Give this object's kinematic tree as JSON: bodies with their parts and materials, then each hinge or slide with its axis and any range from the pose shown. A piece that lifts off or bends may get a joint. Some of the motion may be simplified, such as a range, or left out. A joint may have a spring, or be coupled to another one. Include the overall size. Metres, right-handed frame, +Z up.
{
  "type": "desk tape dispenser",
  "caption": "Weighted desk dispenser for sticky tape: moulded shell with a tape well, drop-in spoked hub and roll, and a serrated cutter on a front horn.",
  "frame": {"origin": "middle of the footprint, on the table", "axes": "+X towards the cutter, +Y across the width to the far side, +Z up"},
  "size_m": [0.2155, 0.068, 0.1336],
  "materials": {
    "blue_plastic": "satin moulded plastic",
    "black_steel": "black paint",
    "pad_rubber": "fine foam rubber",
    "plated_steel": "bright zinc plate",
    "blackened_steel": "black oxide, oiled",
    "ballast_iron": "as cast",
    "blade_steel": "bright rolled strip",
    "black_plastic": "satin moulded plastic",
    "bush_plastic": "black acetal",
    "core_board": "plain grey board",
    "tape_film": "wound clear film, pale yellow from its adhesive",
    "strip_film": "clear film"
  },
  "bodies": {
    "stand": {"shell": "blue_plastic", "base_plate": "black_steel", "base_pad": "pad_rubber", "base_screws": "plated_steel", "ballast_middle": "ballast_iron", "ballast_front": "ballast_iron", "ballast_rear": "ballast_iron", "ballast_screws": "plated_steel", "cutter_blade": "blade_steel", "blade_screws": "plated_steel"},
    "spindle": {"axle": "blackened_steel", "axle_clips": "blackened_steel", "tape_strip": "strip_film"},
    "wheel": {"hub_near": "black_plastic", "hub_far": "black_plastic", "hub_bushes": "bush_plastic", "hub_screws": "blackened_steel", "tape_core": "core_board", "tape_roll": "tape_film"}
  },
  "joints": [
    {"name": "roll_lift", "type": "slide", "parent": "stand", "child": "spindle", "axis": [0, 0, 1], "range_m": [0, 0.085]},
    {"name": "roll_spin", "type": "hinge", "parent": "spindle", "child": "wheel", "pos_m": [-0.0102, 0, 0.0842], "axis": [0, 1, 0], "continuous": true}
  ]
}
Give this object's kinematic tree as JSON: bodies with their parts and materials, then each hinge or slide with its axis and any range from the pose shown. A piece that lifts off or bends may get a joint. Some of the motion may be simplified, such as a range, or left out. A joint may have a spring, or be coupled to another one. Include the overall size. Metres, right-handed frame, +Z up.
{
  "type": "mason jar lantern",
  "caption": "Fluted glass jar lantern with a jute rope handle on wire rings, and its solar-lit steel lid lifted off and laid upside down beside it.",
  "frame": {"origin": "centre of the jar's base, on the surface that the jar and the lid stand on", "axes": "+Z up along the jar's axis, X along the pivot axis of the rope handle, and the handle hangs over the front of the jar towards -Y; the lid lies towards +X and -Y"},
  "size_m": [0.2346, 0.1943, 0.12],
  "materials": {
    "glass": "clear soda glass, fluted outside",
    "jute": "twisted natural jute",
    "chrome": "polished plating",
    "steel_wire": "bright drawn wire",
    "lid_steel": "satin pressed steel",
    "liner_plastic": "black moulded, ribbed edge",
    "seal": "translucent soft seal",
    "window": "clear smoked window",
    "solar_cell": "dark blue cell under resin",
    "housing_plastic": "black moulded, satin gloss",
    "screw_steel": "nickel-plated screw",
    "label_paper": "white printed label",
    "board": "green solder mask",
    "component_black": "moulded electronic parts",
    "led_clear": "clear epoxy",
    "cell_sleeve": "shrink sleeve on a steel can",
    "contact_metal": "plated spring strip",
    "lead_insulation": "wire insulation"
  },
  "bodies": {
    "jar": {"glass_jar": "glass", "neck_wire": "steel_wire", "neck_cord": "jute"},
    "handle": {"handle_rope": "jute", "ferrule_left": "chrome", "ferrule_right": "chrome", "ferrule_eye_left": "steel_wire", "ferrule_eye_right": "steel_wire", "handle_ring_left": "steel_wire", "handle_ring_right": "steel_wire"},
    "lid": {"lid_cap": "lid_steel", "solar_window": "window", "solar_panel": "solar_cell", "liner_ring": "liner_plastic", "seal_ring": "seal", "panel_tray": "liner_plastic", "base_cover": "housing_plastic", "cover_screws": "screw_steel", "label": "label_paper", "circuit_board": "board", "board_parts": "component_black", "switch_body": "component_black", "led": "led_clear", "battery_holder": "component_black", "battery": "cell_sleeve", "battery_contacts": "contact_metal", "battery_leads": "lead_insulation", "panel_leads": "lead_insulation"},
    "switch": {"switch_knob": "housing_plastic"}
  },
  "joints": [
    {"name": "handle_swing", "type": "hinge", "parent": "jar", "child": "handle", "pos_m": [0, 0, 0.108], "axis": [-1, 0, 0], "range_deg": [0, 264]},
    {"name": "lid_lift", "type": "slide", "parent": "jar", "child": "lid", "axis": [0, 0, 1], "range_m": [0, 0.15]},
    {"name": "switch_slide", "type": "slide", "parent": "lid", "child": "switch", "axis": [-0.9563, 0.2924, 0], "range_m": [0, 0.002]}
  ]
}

┄┄┄┄┄┄

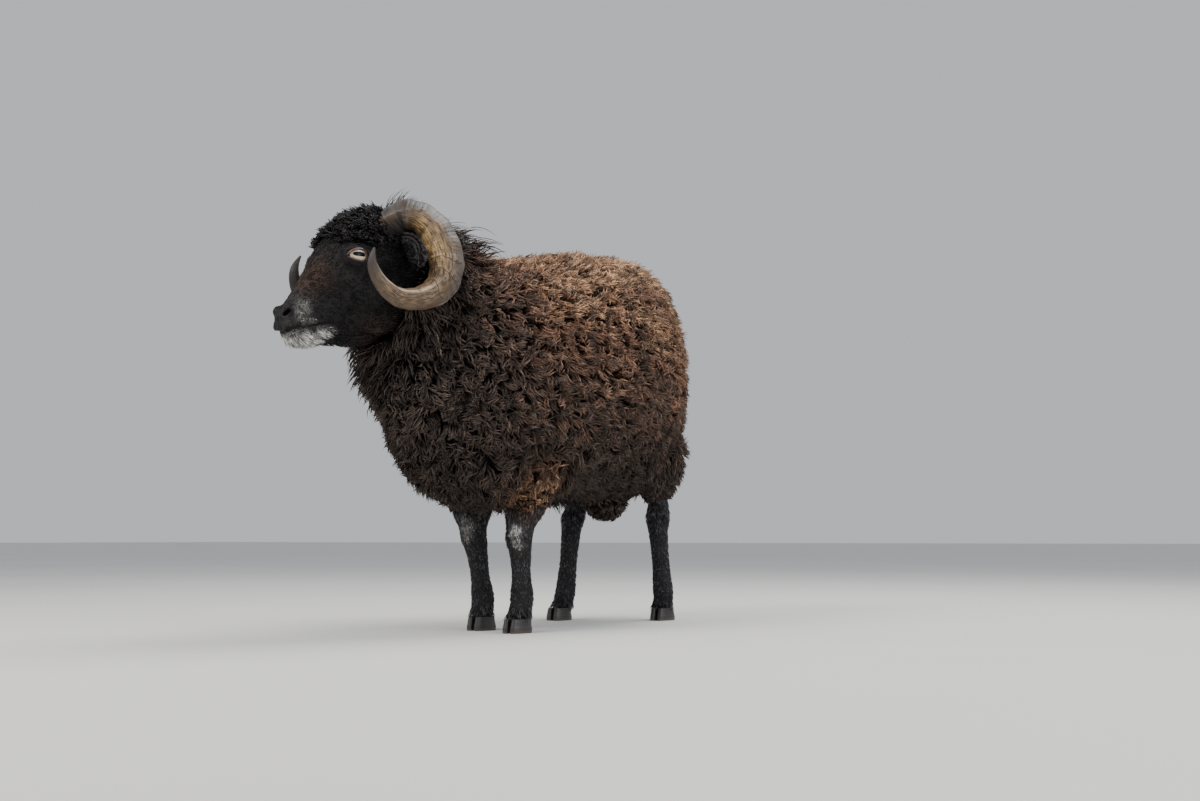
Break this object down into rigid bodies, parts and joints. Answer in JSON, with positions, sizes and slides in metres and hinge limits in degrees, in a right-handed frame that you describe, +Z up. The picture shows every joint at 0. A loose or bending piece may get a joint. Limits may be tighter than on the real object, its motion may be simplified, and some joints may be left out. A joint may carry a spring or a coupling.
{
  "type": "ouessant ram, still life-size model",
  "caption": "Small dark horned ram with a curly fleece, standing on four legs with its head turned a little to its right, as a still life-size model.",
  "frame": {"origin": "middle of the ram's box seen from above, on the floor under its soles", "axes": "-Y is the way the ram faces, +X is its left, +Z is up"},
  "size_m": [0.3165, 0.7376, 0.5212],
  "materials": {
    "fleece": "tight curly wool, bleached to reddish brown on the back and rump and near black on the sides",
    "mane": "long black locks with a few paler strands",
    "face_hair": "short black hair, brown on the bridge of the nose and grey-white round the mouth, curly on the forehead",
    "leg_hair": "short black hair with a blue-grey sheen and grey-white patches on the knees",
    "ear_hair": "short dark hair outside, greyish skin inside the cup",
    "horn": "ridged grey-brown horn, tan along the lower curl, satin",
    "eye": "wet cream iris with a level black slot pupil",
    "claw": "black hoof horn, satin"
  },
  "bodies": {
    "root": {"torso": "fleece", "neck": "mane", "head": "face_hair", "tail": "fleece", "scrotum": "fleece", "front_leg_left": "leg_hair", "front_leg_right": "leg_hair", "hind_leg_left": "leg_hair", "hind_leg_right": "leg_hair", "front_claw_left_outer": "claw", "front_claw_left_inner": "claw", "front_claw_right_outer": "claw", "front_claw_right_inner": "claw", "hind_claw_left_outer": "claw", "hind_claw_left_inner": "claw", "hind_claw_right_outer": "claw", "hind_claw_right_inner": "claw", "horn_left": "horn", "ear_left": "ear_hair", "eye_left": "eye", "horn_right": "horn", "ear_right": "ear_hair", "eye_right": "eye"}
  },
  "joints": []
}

┄┄┄┄┄┄

** EXERCISE REQUIREMENTS **
Scan the material above. Copy each line where "joints" occurs.

** WRITTEN SOLUTION **
  "joints": [
  "joints": [
Break this object down into rigid bodies, parts and joints. Answer in JSON, with positions, sizes and slides in metres and hinge limits in degrees, in a right-handed frame that you describe, +Z up. The picture shows every joint at 0. A loose or bending piece may get a joint. Limits may be tighter than on the real object, its motion may be simplified, and some joints may be left out. A joint may carry a spring or a coupling.
  "joints": []